Gadafi ha amenazado con convertir el Mediterráneo en un infierno. Su dedo acusador apunta ahora no solo a los rebeldes sublevados y a todo aquel que viva en zonas controladas por el Consejo de Transición Nacional, sino también a los países de su entorno. A esta lista de amenazas se añaden recientes declaraciones avisando a los europeos de que se olvidasen de su ayuda para frenar la inmigración, anunciando que abriría los arsenales a todo aquel que quisiera defenderle o insinuando que estaba dispuesto a aliarse con Al Qaeda para atacar objetivos occidentales.

La actitud desafiante de Gadafi no debería sorprender.
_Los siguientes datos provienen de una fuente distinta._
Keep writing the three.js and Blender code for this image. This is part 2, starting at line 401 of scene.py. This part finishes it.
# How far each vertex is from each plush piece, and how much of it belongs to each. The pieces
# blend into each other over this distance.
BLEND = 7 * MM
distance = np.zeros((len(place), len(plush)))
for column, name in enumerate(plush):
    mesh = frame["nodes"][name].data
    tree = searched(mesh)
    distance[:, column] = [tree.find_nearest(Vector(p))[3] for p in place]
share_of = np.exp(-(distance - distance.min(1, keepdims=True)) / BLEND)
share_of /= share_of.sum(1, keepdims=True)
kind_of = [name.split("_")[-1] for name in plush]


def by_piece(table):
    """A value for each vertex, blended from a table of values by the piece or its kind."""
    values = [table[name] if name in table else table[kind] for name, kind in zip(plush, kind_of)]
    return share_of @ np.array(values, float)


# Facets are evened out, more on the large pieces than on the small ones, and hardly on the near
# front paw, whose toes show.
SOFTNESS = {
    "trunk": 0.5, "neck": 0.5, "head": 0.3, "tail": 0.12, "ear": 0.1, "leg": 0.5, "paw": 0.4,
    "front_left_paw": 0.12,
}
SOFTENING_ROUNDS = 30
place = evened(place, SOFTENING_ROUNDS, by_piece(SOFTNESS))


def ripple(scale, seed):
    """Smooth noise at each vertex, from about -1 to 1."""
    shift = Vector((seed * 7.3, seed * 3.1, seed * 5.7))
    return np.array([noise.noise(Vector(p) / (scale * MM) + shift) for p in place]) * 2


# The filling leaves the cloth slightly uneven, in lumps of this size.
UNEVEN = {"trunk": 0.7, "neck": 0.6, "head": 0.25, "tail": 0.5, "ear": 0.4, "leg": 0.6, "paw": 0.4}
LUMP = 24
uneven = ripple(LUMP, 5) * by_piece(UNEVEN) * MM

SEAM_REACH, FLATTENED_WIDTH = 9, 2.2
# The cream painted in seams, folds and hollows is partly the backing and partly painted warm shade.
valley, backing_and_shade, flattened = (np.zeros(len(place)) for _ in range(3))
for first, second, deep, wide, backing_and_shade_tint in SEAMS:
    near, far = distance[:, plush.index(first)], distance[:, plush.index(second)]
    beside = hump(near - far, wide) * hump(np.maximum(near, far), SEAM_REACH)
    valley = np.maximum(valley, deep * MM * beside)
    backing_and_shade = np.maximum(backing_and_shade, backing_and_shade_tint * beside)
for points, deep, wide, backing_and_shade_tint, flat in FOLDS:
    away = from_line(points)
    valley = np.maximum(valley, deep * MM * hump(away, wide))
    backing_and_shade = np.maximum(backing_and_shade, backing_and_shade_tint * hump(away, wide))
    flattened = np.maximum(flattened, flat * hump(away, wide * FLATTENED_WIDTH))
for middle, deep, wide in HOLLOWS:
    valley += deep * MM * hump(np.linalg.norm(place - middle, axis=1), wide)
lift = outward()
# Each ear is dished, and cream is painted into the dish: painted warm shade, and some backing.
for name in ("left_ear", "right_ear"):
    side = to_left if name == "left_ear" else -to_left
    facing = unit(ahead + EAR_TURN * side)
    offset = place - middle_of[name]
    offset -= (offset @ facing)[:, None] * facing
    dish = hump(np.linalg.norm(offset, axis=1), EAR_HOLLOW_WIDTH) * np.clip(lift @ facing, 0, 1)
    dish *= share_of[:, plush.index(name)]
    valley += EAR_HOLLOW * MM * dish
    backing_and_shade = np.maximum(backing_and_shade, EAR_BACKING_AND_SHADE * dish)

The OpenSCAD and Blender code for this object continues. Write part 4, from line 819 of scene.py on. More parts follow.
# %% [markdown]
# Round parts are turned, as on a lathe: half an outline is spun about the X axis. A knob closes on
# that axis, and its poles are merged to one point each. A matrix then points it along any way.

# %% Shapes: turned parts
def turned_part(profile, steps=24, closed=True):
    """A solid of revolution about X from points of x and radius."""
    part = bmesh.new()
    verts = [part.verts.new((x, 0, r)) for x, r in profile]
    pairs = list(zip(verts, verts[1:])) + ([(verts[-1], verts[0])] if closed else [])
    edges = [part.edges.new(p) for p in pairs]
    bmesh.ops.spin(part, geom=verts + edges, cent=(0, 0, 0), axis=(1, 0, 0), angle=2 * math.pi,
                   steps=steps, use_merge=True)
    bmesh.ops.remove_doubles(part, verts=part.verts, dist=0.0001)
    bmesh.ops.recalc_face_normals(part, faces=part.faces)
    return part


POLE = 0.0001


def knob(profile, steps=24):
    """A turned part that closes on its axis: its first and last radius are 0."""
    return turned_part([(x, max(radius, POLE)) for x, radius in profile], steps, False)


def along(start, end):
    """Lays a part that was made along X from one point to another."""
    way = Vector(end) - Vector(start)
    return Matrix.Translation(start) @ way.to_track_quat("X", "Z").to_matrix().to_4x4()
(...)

Siempre ha utilizado la lucha contra el terrorismo o la contención de la inmigración irregular como moneda de cambio en sus relaciones con Europa. Cuando los líderes europeos aceptaron reintegrarle en la comunidad internacional, les prometió cooperación en aquello que más les inquietaba. Ahora que los europeos son protagonistas en lo político y en lo militar en la operación Odisea al amanecer, Gadafi les amenaza con el peor de los escenarios y plantea la batalla del miedo.
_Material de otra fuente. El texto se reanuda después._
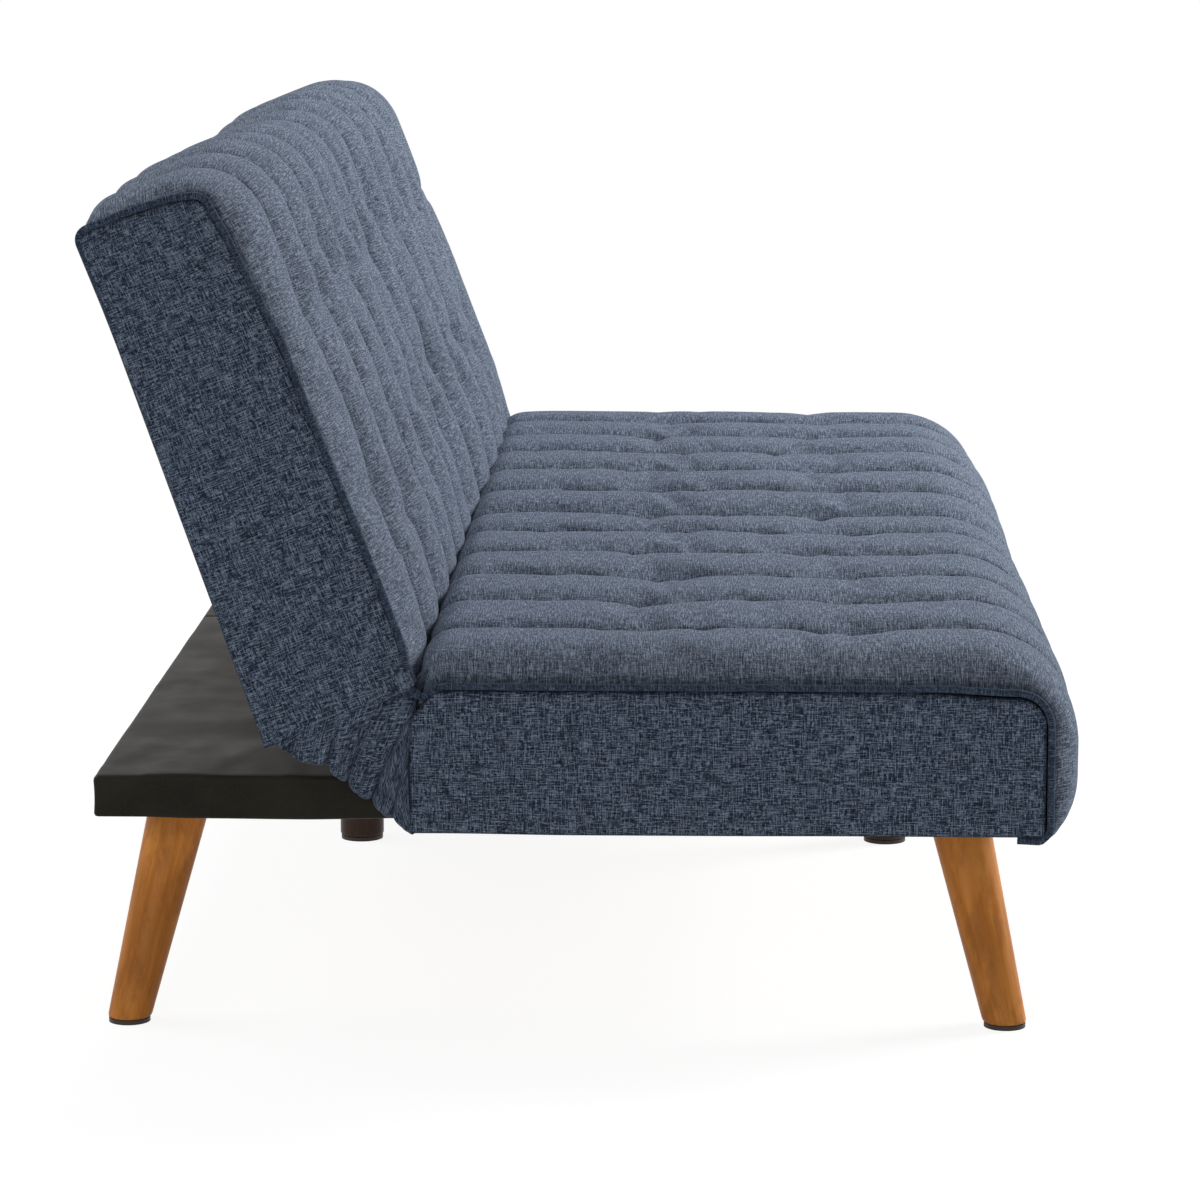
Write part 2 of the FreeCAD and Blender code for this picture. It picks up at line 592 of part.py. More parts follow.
def arm_bolt_holes(name, sign, leans=False):
    """Blind holes in a rail or stile for the bolts of a hinge arm."""
    holes = []
    face = "stile_x" if leans else "rail_x"
    for i, (y, z) in enumerate(arm_spots(leans)):
        hole = doc.addObject("Part::Cylinder", f"{name}_arm_hole_{i}")
        bind(hole, Radius="(arm_bolt + bolt_play) / 2", Height="arm_bolt_grip")
        holes.append(lengthways(hole, -sign, f"-({face})", y, z, leans) if leans
                     else lengthways(hole, -sign, f"-({face})", f"hinge_y + {y}", f"hinge_height + {z}"))
    return holes


def hinges():
    """Click-clack hinges: an arm on the seat, one on the back, a ratchet in its housing and a rivet."""
    low = "-(hinge_height - base_top - rail_depth / 2 + arm_width / 2)"
    high = f"({low} + arm_width)"
    seat_arm = [("-arm_reach", low), ("-arm_reach + arm_width * 1.5", low), ("-46", low), ("11", "-12"),
                ("-13", "9"), ("-62", high), ("-arm_reach", high)]
    near = "(frame_front + frame_depth / 2 - arm_width / 2)"
    beyond = f"({near} + arm_width)"
    back_arm = [("12", "-11"), (beyond, "50"), (beyond, "arm_reach"), (near, "arm_reach"), (near, "62"),
                ("-11", "12")]
    rivets, seat_bolts, back_bolts = [], [], []
    for side, sign in SIDES.items():
        for name, corners, x, leans in (
                (f"hinge_seat_arm_{side}", seat_arm, ("fixed_arm_x", "rail_x"), False),
                (f"hinge_back_arm_{side}", back_arm, ("moving_arm_x", "moving_arm_x + arm"), True)):
            arm = plate(name, span(sign, *x), corners, leans,
                        [(*spot, "arm_bolt + bolt_play") for spot in arm_spots(leans)])
            eye_and_bore(arm, name)
            if not leans:
                place(arm, span(sign, *x)[0], "hinge_y", "hinge_height")
            keep(arm)
        housing = turned(f"hinge_ratchet_{side}", [("0", "eye"), ("ratchet - 3", "eye"), ("ratchet", "eye - 4")])
        keep(lengthways(housing, sign, "moving_arm_x", "0", "0", True))
        rivet = turned(f"hinge_rivet_{side}", [
            ("0", "rivet * 0.8"), ("rivet_head", "rivet * 0.8"), ("rivet_head", "rivet / 2"),
            ("rivet_head + 2 * arm + arm_gap", "rivet / 2")])
        rivets.append(lengthways(rivet, sign, "rail_x + rivet_head", "hinge_y", "hinge_height"))
        for leans, bolts in ((False, seat_bolts), (True, back_bolts)):
            head_x = "fixed_arm_x" if not leans else "moving_arm_x"
            for i, (y, z) in enumerate(arm_spots(leans)):
                bolt = hex_bolt(f"{'back' if leans else 'seat'}_arm_bolt_{side}_{i}", "arm_bolt",
                                "arm + arm_bolt_grip")
                if not leans:
                    y, z = f"hinge_y + {y}", f"hinge_height + {z}"
                bolts.append(lengthways(bolt, -sign, f"-({head_x}) + arm_bolt / 2", y, z, leans))
    group("hinge_rivets", rivets)
    group("hinge_seat_bolts", seat_bolts)
    group("hinge_back_bolts", back_bolts)


def eye_and_bore(arm, name):
    """Adds the round eye of a hinge arm about the hinge line, and bores it for the rivet."""
    eye = arm.newObject("PartDesign::Pad", name + "_eye")
    eye.Profile = outline(sketch_in(arm, "YZ_Plane", name + "_eye_ring"), [], holes=[("0", "0", "2 * eye")])
    bind(eye, Length="arm")
    bore = arm.newObject("PartDesign::Pocket", name + "_bore")
    ring = [("0", "0", "rivet + bolt_play")]
    bore.Profile = outline(sketch_in(arm, "YZ_Plane", name + "_bore_ring"), [], holes=ring)
    bore.Type, bore.Midplane = "ThroughAll", True


def write_out():
    """Checks every object and writes each sub-part to its own file."""
    doc.recompute()
    for item in doc.Objects:
        if {"Invalid", "Error"} & set(item.State):
            raise RuntimeError(f"{item.Label}: {item.State}")
    os.makedirs("parts", exist_ok=True)
    for item in subparts:
        if item.Shape.isNull() or not item.Shape.isValid():
            raise RuntimeError(f"{item.Label} has no valid shape")
        item.Shape.exportStep(f"parts/{item.Label}.step")


ends()
pipings()
seat()
back()
gussets()
base()
legs()
hinges()
write_out()
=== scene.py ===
"""Dresses the futon sofa bed: quilted linen, piping, gathered gussets, a cloth-wrapped base and wooden legs."""
import json
import math

import bpy
import numpy as np
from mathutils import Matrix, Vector


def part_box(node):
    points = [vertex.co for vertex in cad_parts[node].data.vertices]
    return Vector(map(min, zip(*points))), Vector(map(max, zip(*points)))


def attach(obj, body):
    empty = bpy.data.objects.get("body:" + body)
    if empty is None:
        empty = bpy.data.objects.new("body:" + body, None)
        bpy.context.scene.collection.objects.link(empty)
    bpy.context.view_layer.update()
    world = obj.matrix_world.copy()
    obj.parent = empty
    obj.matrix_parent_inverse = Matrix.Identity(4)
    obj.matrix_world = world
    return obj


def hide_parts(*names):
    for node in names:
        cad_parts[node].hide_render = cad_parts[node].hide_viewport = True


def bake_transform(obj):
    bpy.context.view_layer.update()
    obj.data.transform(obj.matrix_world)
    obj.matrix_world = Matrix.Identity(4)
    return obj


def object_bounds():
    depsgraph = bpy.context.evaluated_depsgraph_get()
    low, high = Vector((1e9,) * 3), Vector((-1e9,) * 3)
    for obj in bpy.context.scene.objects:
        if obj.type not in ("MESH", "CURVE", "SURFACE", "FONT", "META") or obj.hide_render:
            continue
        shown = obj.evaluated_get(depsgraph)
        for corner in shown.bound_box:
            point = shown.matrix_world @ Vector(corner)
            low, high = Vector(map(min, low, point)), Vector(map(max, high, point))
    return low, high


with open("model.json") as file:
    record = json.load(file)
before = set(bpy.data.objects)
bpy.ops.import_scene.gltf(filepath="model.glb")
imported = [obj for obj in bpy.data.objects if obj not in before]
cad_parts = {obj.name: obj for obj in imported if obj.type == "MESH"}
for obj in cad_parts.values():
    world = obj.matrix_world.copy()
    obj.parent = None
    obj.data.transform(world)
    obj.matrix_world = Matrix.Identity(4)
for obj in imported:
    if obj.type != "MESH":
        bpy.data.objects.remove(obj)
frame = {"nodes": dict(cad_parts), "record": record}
cad_low, cad_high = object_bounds()

MM = 0.001
HINGE_Y, HINGE_Z = frame["record"]["behaviour"]["joints"][0]["pos_m"][1:]
RECLINE = math.radians(21.3)  # how far the back leans at rest
SIDES = (("left", -1), ("right", 1))
CHANNELS = 12
PITCH = (cad_high.x - cad_low.x) / CHANNELS
PANEL_X = cad_high.x  # the end panels' outer faces
COVER_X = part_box("seat_cover")[1].x
EDGE_X = COVER_X + 1.5 * MM  # where the quilts are sewn to the piping
BOARD_IN_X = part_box("seat_end_board_right")[0].x
FRONT_Y, HEM_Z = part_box("seat_cover")[0].yz
NOSE_Y, SKIRT_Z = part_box("seat_end_panel_right")[0].yz
SEAT_BACK_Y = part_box("seat_end_panel_right")[1].y
EDGE_Z = HINGE_Z + 15 * MM  # the piping along the seat's end
CROWN_Z = 355 * MM  # the line that the seat's quilt is drawn from, along its top
CORD_R = 3.2 * MM
TUFTS_SEAT = (203 * MM, 388 * MM)  # in front of the hinge
TUFTS_BACK = (170 * MM, 355 * MM)  # up the back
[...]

Pero no solo los europeos tienen motivos para inquietarse, al otro lado del Mediterráneo también temen las sacudidas de esta crisis. Y especialmente en dos países fronterizos, Túnez y Egipto, inmersos en sendas transiciones democráticas. El primero celebrará elecciones constituyentes el 24 de julio, el segundo acaba de someter a referendo su reforma constitucional. Es evidente que un conflicto en sus fronteras, la circulación descontrolada de armamento o una nueva crisis de refugiados no son el mejor telón de fondo para asentar una transición política o recuperar la actividad económica.

Los gobiernos árabes se están moviendo entre la convicción de que Gadafi es un elemento peligroso a quien no se le puede permitir que continúe esta espiral destructiva y la alergia que les provoca una intervención con claro protagonismo occidental. De ahí que se alternen declaraciones contradictorias del secretario general de la Liga Arabe, mientras que países individuales participan, diplomática o militarmente, en la implementación de la resolución 1973. Turquía, otro país clave en la región, se ha quedado al margen y ha apostado por una solución negociada, pero lamenta que Gadafi no le haya escuchado y confía en que pronto cesen las hostilidades.
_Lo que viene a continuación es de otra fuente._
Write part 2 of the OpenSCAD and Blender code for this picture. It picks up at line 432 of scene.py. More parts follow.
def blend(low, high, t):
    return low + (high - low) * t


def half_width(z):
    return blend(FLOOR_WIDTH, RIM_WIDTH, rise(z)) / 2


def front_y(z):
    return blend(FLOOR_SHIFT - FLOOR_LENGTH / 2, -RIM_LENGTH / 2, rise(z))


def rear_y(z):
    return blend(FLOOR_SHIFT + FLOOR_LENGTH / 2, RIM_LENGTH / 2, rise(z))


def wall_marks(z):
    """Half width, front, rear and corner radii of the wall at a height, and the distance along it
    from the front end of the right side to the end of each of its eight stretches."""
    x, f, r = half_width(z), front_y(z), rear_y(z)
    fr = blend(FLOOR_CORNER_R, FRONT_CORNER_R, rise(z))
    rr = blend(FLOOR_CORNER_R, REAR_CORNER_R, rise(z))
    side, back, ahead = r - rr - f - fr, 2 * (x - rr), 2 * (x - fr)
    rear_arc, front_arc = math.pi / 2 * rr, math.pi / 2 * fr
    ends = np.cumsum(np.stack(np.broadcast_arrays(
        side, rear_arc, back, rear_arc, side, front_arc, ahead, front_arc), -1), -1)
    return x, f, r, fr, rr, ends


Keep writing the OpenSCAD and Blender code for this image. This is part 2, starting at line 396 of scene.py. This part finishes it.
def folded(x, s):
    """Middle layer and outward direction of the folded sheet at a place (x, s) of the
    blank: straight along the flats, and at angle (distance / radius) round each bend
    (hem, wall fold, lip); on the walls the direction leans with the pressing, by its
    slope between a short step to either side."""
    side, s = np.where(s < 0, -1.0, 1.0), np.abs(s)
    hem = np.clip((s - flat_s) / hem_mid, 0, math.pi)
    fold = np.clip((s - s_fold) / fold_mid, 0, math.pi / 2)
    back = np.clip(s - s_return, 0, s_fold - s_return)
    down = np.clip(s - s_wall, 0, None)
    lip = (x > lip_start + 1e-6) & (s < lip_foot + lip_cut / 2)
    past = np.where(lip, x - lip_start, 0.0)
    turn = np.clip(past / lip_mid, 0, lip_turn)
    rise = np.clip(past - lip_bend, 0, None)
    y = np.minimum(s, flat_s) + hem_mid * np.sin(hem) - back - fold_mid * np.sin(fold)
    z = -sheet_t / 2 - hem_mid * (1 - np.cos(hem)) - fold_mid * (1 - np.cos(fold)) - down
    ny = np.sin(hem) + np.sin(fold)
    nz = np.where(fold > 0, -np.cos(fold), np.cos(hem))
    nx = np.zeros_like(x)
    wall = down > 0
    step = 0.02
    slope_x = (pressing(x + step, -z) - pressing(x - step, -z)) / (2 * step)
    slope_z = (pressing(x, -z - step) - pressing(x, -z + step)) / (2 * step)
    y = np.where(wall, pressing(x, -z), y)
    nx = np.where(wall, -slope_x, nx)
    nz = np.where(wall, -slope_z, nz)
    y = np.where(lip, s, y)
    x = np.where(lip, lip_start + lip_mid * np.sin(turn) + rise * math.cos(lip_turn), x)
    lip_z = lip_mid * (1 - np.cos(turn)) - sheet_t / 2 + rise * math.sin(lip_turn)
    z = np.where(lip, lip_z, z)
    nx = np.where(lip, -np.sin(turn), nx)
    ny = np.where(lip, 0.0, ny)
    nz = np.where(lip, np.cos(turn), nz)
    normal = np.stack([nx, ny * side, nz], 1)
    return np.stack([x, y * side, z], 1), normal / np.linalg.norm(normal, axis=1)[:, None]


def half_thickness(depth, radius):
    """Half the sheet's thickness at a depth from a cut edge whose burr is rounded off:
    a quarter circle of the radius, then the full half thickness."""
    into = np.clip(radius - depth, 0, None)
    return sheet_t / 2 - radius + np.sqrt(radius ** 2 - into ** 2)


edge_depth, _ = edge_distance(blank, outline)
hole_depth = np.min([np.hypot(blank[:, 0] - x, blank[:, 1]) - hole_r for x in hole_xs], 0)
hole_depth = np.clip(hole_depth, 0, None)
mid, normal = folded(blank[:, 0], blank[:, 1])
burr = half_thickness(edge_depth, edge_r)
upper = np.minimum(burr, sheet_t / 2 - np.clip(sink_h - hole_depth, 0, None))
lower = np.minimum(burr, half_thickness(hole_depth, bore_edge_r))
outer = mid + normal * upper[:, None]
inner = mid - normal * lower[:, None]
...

La estabilidad en el Mediterráneo siempre ha sido frágil y ahora no pasa por su mejor momento. Una intervención internacional en un conflicto abierto como el de Libia nunca es fácil y entraña riesgos. No obstante, ¿cuál era la alternativa? Solo una: dejar que las tropas de Gadafi entraran, casa por casa, en Bengasi y el resto de zonas controladas por los rebeldes. Además de un sinfín de víctimas inocentes y una oleada de desplazados, se habría lanzado el mensaje de que todo vale para acallar a una población que se levanta para pedir un cambio de régimen.